Man is entangled in the world of the senses and in the laws of nature, by which the world of the senses is dominated. He himself is a result of this world. He lives because its forces and substances are active in him, and he perceives and judges this world of the senses in accordance with the laws by which it. and he are constructed. When he directs his eye upon an object, not only does the object appear to him as a sum of interacting forces dominated by the laws of nature, but the eye itself is already constructed according to such laws and forces, and the act of seeing takes place in harmony with these laws and forces. If we had attained the utmost limits of natural science, in all likelihood we could pursue this play of natural forces in accordance with natural laws into the highest regions of the formation of thought. — But in doing this we already rise above this play. Do we not stand above all mere conformity to natural laws when we survey how we ourselves are integrated into nature? We see with our eye in accordance with the laws of nature. But we also understand the laws in accordance with which we see. We can stand on a higher elevation and survey simultaneously the external world and ourselves in interplay. Is not then a nature active within us which is higher than the sensory-organic personality which acts according to natural laws and with natural laws? In such activity is there still a partition between our inner world and the external world? That which judges here, which gathers insights, is no longer our individual personality; rather it is the universal essence of the world, which has torn down the barrier between inner world and outer world, and which now embraces both. As it is true that I still remain the same individual in external appearance when I have thus torn down the barrier, so it is true that in essence I am no longer this individual. In me now lives the feeling that the universal nature speaks in my soul, the nature which embraces me and the whole world.

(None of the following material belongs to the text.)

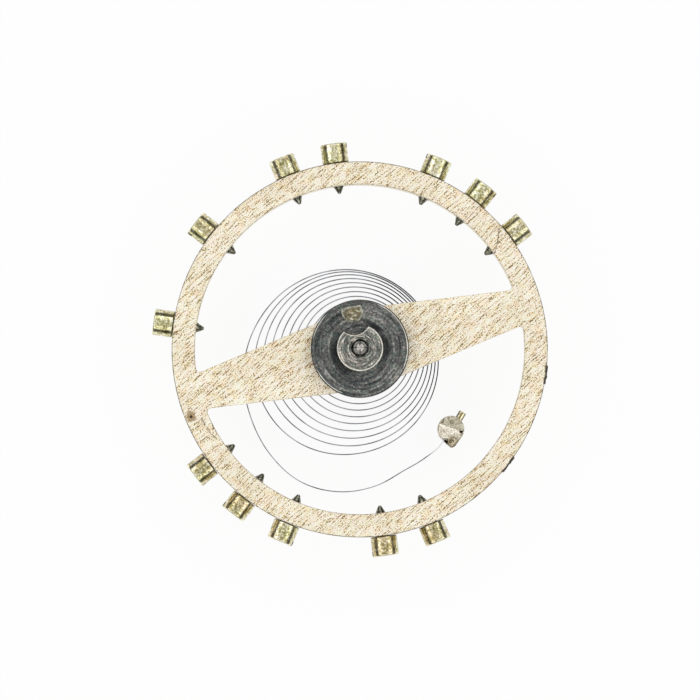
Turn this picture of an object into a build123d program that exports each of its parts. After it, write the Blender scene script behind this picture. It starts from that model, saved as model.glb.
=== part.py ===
"""Balance wheel of a wristwatch movement, complete with its staff, roller, hairspring and stud.

The axis of the balance staff is +Z, which points to the dial side, where the double roller is.
The origin is the tip of the staff's cock-side pivot, and +X runs along the arms. Lengths are mm.
"""

import math
import os

from build123d import *

# Fits
seat_clearance = 0.002
spring_clearance = 0.01
overrun = 0.2

# Rim and arms
rim_diameter = 9.2
rim_width = 0.565
rim_height = 0.7
rim_edge_chamfer = 0.03
arm_thickness = 0.3
arm_half_width_at_staff = 1.005
arm_half_width_at_rim = 0.44
arm_hub_round = 1.0
arm_rim_fillet = 0.1

# Balance screws, placed on every fifteenth degree from the first one
thread_diameter = 0.34
screw_head_diameter = 0.65
screw_head_length = 0.49
screw_tip_reach = 0.28
screw_slot_width = 0.11
screw_slot_depth = 0.13
first_screw_angle = 22.5
screw_step_angle = 15
screw_steps = (0, 1, 2, 4, 5, 7, 9, 12, 13, 14, 16, 17)
screw_slot_angles = (8, 164, 12, 171, 107, 15, 176, 6, 168, 11, 173, 4)
empty_hole_steps = (19, 21)

# Balance staff, from the cock-side pivot to the dial-side pivot
pivot_diameter = 0.1
pivot_length = 0.28
pivot_root_length = 0.12
cock_arbor_diameter = 0.42
cock_arbor_length = 0.22
collet_seat_diameter = 0.52
collet_seat_length = 0.44
rivet_diameter = 1.0
rivet_height = 0.09
rivet_groove_depth = 0.05
wheel_seat_diameter = 0.85
hub_diameter = 1.24
hub_height = 0.3
roller_seat_diameter = 0.42
dial_arbor_diameter = 0.3
dial_arbor_spread = 0.07
dial_arbor_length = 0.42

# Double roller and its impulse jewel
roller_gap = 0.05
table_diameter = 2.4
table_thickness = 0.22
roller_edge_chamfer = 0.03
neck_diameter = 0.62
neck_height = 0.24
safety_roller_diameter = 1.13
safety_roller_thickness = 0.26
bore_recess_diameter = 0.6
bore_recess_depth = 0.035
crescent_centre_radius = 0.72
crescent_radius = 0.385
roller_seat_setback = 0.06
roller_angle = 87.2
jewel_diameter = 0.43
jewel_edge_distance = 0.288
jewel_flat_offset = 0.08
jewel_reach = 0.4
jewel_tail = 0.04
jewel_edge_chamfer = 0.02
shellac_width = 0.055
shellac_height = 0.03

# Hairspring collet
collet_height = 0.36
collet_gap = 0.02
collet_inner_wall = 0.045
collet_outer_wall = 0.058
collet_slit_width = 0.05
collet_slit_angle = 135
collet_pin_setback = 0.03
collet_pin_proud = 0.08

# Hairspring strip and coils, with the outer coil's radius as a share of the rim's
strip_thickness = 0.026
strip_height = 0.12
strip_lead = 0.04
strip_end_setback = 0.02
pinning_offset = 0.045
coil_turns = 13
coil_first_turn = 0.5
coil_last_turn_left = 1.5
coil_first_gap = 0.023
coil_outer_share = 0.518
coil_end_angle = 210.2
coil_drift_share = 0.3
coil_drift_angle = 204.4
coil_drift_power = 2.5
tail_entry_turn = 0.28

# Bends by hand in the outer turns: turns past the last full one, and the share of the way to the stud
tail_shares = (
    (-1.4, -0.012),
    (-1.26, -0.05),
    (-1.12, 0.015),
    (-0.98, 0.07),
    (-0.84, 0.01),
    (-0.69, 0.005),
    (-0.54, 0.005),
    (-0.41, -0.04),
    (-0.29, -0.09),
    (-0.19, -0.04),
    (-0.11, 0.11),
    (-0.04, 0.32),
    (0.02, 0.64),
    (0.07, 0.92),
    (0.12, 1.01),
    (0.17, 0.95),
    (0.209, 0.84),
    (0.24, 0.905),
)

# Hairspring stud: a round block with a narrower end, on a post, placed at a share of the rim's radius
stud_place_share = 0.6446
stud_place_angle = -55.8
stud_hole_angle = 43.9
stud_hole_offset = 0.035
stud_diameter = 0.66
stud_tip_diameter = 0.21
stud_tip_distance = 0.345
stud_tip_angle = -143.6
stud_block_length = 0.58
stud_post_diameter = 0.5
stud_post_length = 0.62
stud_end_cover = 0.18
stud_step_offset = 0.05
stud_step_depth = 0.06
stud_edge_chamfer = 0.04
stud_narrowing = 0.02
stud_pin_proud = 0.18
stud_pin_end_setback = 0.06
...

Okabe certainly stands on a higher plane, observing the external world and himself from afar, in perhaps a more literal sense than Steiner intended. With his ability to experience multiple universes, he has become an outside observer of the external world, observing the external world and himself in interplay across the vast expanse of the multiverse. In essence, Okabe is no longer the same individual he once was, as now the universal nature (his multiple selves) speaks in his soul.
Another thing we may be able to glean from Steiner’s ideas here is why Ruka and Feyris are able to remember their lives in the other universes. We can surmise that Ruka and Feyris have managed to tear down the barriers between themselves, Okabe and the different timelines in order to unite with the universal soul and connect with their experiences in parallel universes.

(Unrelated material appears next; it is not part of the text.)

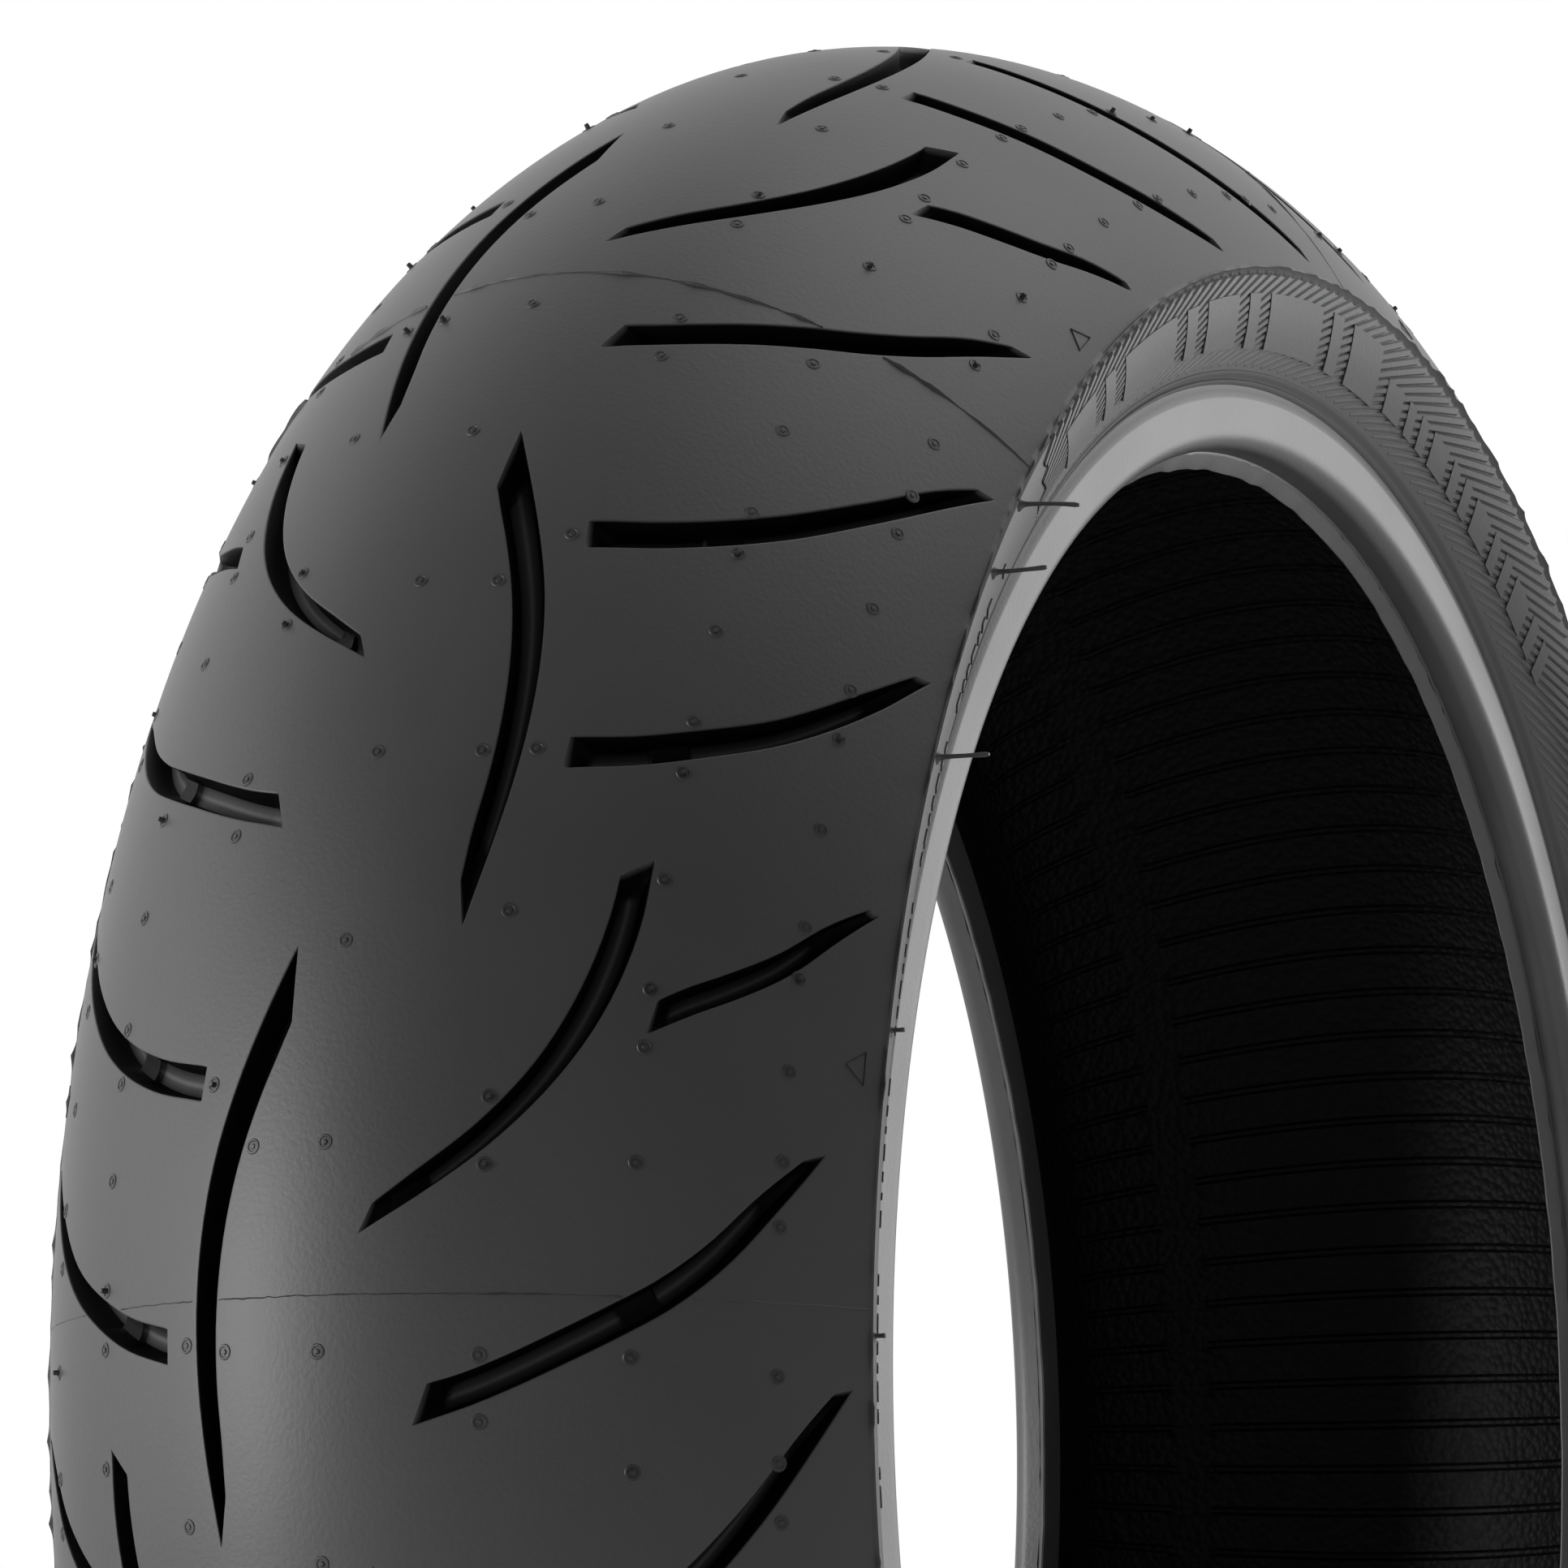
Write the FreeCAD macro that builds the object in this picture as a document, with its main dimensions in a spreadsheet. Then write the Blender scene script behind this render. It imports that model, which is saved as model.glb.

Here are a few more excerpts related to “seeing” that I enjoyed, you can decide for yourself how (or if) they relate to Steins; Gate.

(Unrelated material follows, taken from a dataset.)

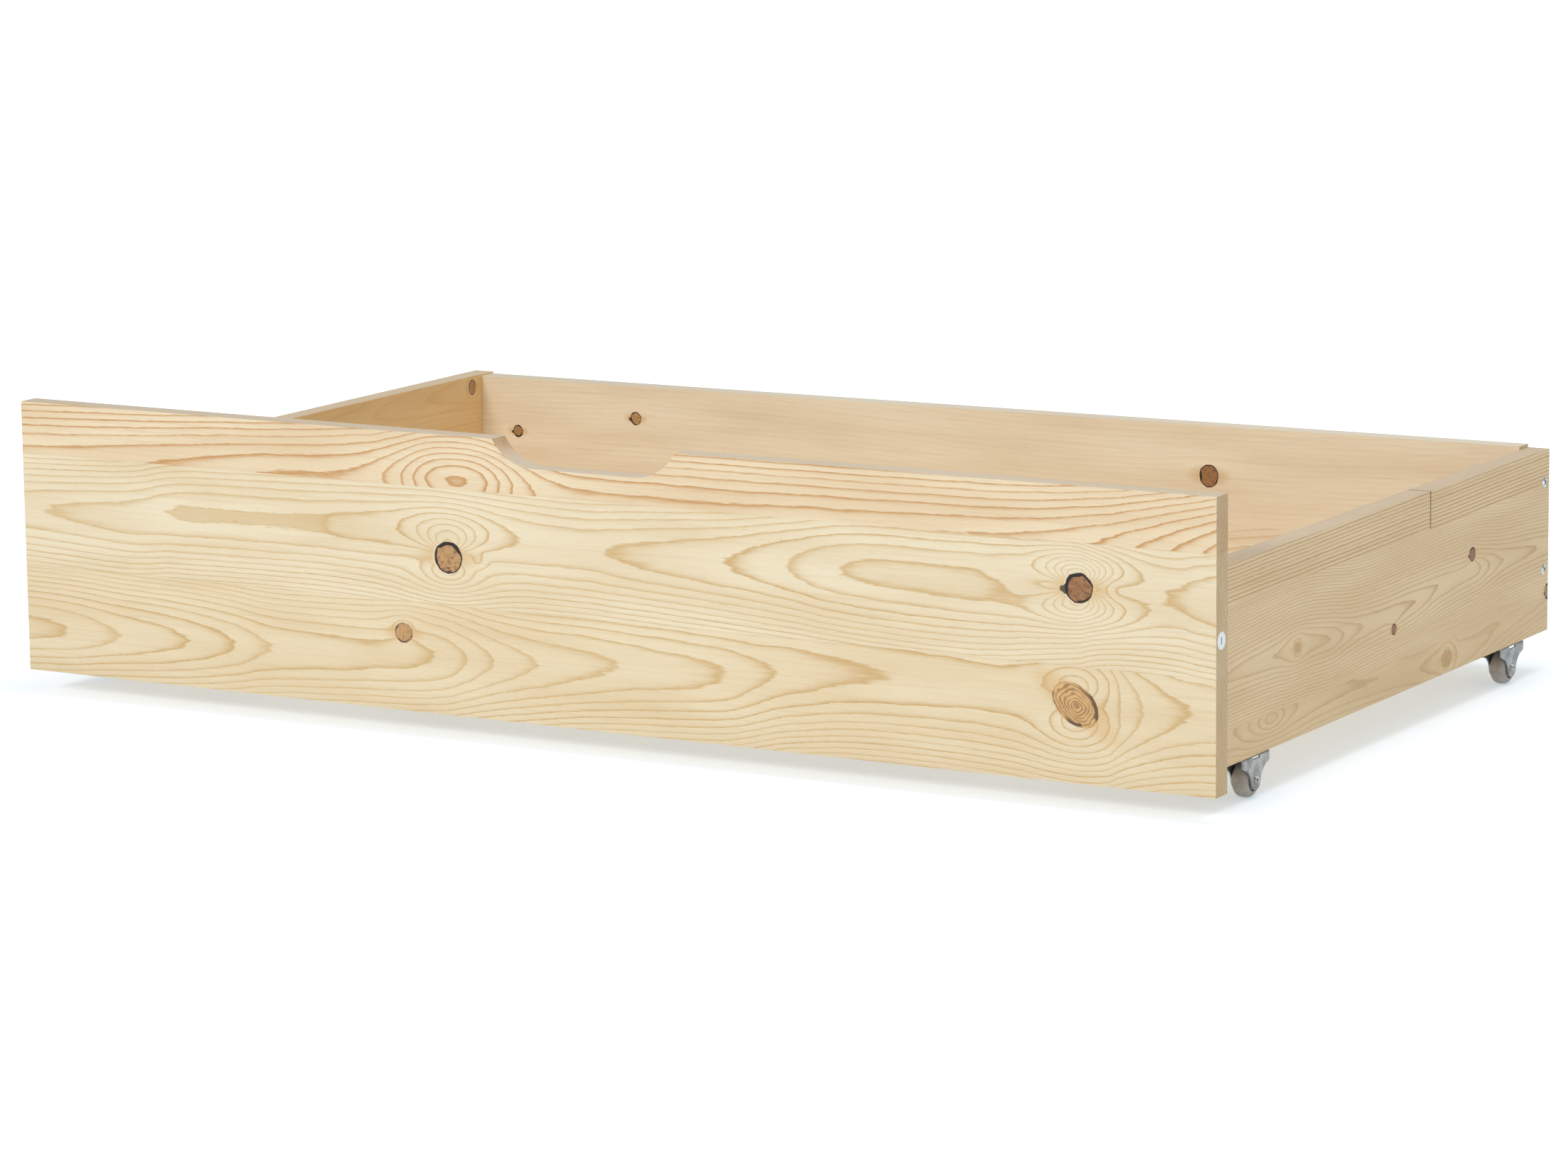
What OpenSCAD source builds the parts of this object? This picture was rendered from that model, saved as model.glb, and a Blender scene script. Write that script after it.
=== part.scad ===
// Under-bed storage box in pine: a shallow drawer on four fixed castors.
// Frame: +Z up, front towards -Y, origin on the floor under the middle of the box.

/* [Box] */
// Width of the front panel
box_w = 970; // [700:10:1200]
// Depth from the front face to the back ends of the sides
box_d = 588; // [450:2:800]
// Thickness of the solid pine boards
board_t = 17; // [16:1:20]
// Height of the front panel
front_h = 200; // [180:1:230]
// Floor to the lower edge of the front panel
front_gap = 18; // [12:1:24]
// Height of the sides
side_h = 136; // [120:1:150]
// Front panel's overhang beyond each side
side_inset = 12; // [8:1:20]
// How far the back panel stands above the right side's top edge
back_rise_right = 2.5; // [0:0.5:4]
// How far the back panel stops below the left side's top edge
back_drop_left = 1.5; // [0:0.5:4]

/* [Hand cut-out] */
// Width of the flat stretch of the cut-out
grip_flat = 83; // [60:1:110]
// Depth below the front panel's top edge
grip_depth = 19; // [15:1:25]
// Radius of the curves at the cut-out's ends
grip_r = 38; // [30:1:50]

/* [Bottom] */
// Thickness of the plywood bottom
bottom_t = 4; // [3:0.5:6]
// Height of the bottom's underside above the sides' lower edges
bottom_lift = 15; // [12:1:20]
// Depth of the grooves that hold the bottom
groove_d = 6; // [4:0.5:7]
// Width of the rail under the middle of the bottom
rail_w = 45; // [35:1:60]

/* [Castors] */
// Wheel diameter
wheel_d = 25; // [20:1:26]
// Wheel width across the tread
wheel_w = 12; // [10:0.5:14]
// Castor height, from the floor to the sides' lower edges
castor_h = 30; // [28:1:34]
// Length of the castor's plate
plate_l = 41; // [38:1:50]
// Thickness of the castor's sheet steel
sheet_t = 1.2; // [1:0.1:1.5]
// Front panel's back face to the front axles
axle_front = 71; // [50:1:120]
// Back ends of the sides to the back axles
axle_back = 64; // [50:1:120]

/* [Hidden] */
$fn = 64;
eps = 0.5;

// Planes of the box
front_y = -box_d / 2;
inner_front_y = front_y + board_t;
back_y = box_d / 2;
inner_back_y = back_y - board_t;
side_x = box_w / 2 - side_inset;
inner_x = side_x - board_t;
side_z = castor_h;
side_top = side_z + side_h;
front_top = front_gap + front_h;
bottom_z = side_z + bottom_lift;
side_mid_x = side_x - board_t / 2;

// Bottom panel and its grooves
groove_play = 0.2;
edge_play = 0.5;

// Flat-pack joint between the front and each side
cam_r = 7.5;
cam_depth = 12.5;
cam_setback = 34;
cam_slot_t = 1.4;
cam_slot_l = 7;
cam_slot_depth = 2.5;
cam_z = [side_z + 34, side_top - 32];
bolt_channel_r = 4;
bolt_thread_r = 2.5;
bolt_thread_l = 11;
bolt_shank_r = 2.5;
bolt_head_r = 3.5;
bolt_head_l = 4;
bolt_collar_r = 3.7;
bolt_collar_l = 2;
claw_r = 3.8;
dowel_r = 4;
dowel_in_front = 10;
dowel_in_end = 20;
front_dowel_z = [side_z + 54, side_top - 52];

// Screws through the sides into the back panel's end grain
screw_r = 2;
screw_head_r = 4;
screw_sink = 2.2;
screw_dome = 0.8;
slot_t = 0.9;
slot_l = 4.4;
slot_depth = 1.6;
back_screw_l = 45;
back_screw_z = [side_z + 47, side_z + 112];

// Rail under the bottom
rail_fix_x = 12;
rail_screw_l = 50;

// Short butt joint between two staves in the top of the right side
stave_joint_y = front_y + 371;
stave_h = 27;
stave_gap = 0.6;
stave_gap_depth = 1.2;

// Castor details; plate_top is measured from the axle
wheel_r = wheel_d / 2;
axle_z = wheel_r;
plate_top = castor_h - axle_z;
axle_r = 2;
axle_head_r = 2.9;
axle_head_h = 1;
axle_dimple_r = 1.1;
wheel_bore_r = 2.05;
wheel_shoulder_r = 4.5;
hub_r = 4.6;
hub_proud = 0.3;
wheel_play = 0.6;
bracket_w = wheel_w + 2 * (wheel_play + sheet_t);
recess_r = 8;
recess_d = 1.6;
ear_boss_r = 7;
ear_fillet_x = 20;
ear_fillet_drop = 4;
ear_fillet_r = norm([ear_fillet_x, ear_fillet_drop]) - ear_boss_r;
tab_corner_r = 2.5;
bend_r = 2;
window_l = 11.5;
window_h = 1.8;
plate_screw_y = 16;
plate_screw_l = 16;
plate_screw_r = 1.75;
plate_head_r = 3.2;
plate_head_h = 1.8;
plate_head_taper = 0.8;
axle_y = [inner_front_y + axle_front, back_y - axle_back];

// Round adhesive assembly mark on the right end of the front panel
label_r = 6;
label_t = 0.2;
label_y = front_y + 7.5;
label_z = front_gap + 104;

CORNERS = ["front_left", "front_right", "rear_left", "rear_right"];

// Where corner c stands: X is to the right, Y to the back
function corner_x(c) = (c % 2 == 0 ? -1 : 1) * side_mid_x;
function corner_y(c) = axle_y[floor(c / 2)];

// Turns a drawing of the XZ plane into a slab from y = 0 to y = t
module slab_y(t) translate([0, t, 0]) rotate([90, 0, 0]) linear_extrude(t) children();

// Turns a drawing of the YZ plane into a slab from x = -t/2 to x = t/2
module slab_x(t) rotate([90, 0, 90]) linear_extrude(t, center = true) children();

// Cylinders along the X and Y axes, starting at the origin
module rod_x(r, l) rotate([0, 90, 0]) cylinder(r = r, h = l);
module rod_y(r, l) rotate([-90, 0, 0]) cylinder(r = r, h = l);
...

Man finds himself to be an individual being, a creature of nature. And no science can reveal anything more to him about this life than that he is such a creature of nature. As a creature of nature he cannot go beyond the state appropriate to a creature of nature. He must remain within it. And yet his inner life leads him beyond it. He must have confidence in something no science of external nature can give and show him. If he calls this nature the existing, he must be able to advance to the view which acknowledges the non-existing as the higher. Tauler does not seek a God who exists in the sense of a natural force; he does not seek a God who has created the world in the sense of human creations. In him lives the recognition that even the concept of creation of the teachers of the Church is only an idealized human creating. It is clear to him that God is not found in the same manner as science finds natural processes and natural laws. Tauler is conscious that we cannot simply add God to nature in our thoughts. He knows that one who thinks God in his sense, does not have any other content in his thoughts than one who has grasped nature in thought. Therefore Tauler does not want to think God; he wants to think divinely. The knowledge of nature is not enriched by knowing God; it is transformed. The knower of God does not know something different from the knower of nature: he knows differently. The knower of God cannot add a single letter to the knowledge of nature, but through his whole knowledge of nature a new light shines.
“We are to be united with God essentially; we are to be united with God as one; we are to be united with God altogether. How are we to be united with God essentially? This is to be accomplished by a seeing and not by a being. His being cannot be our being, but is to be our life.” Not an already existing life — a being (Wesung) — is to be understood in the logical sense; but the higher understanding — the seeing — is itself to become life; the spiritual, that which belongs to the idea, is to be experienced by the seeing man in the same way as the individual human nature experiences ordinary, everyday life.
Nice analysis. Need time to digest it all.
Was a huge fan of Steins; Gate, but I’m only looking in to Rudolph Steiner now in the middle of the 3rd episode of .Hack//Liminality, where Steiner is mentioned as well.
Steiner… where do I know that name… Shitaina… ⊙▂⊙
So far, though, these are the only two anime I’ve found that he’s involved in. That’s two more than zero, though!
I haven’t seen .Hack//Liminality, but I’m interested now! I’d actually never heard of Steiner before watching Steins; Gate.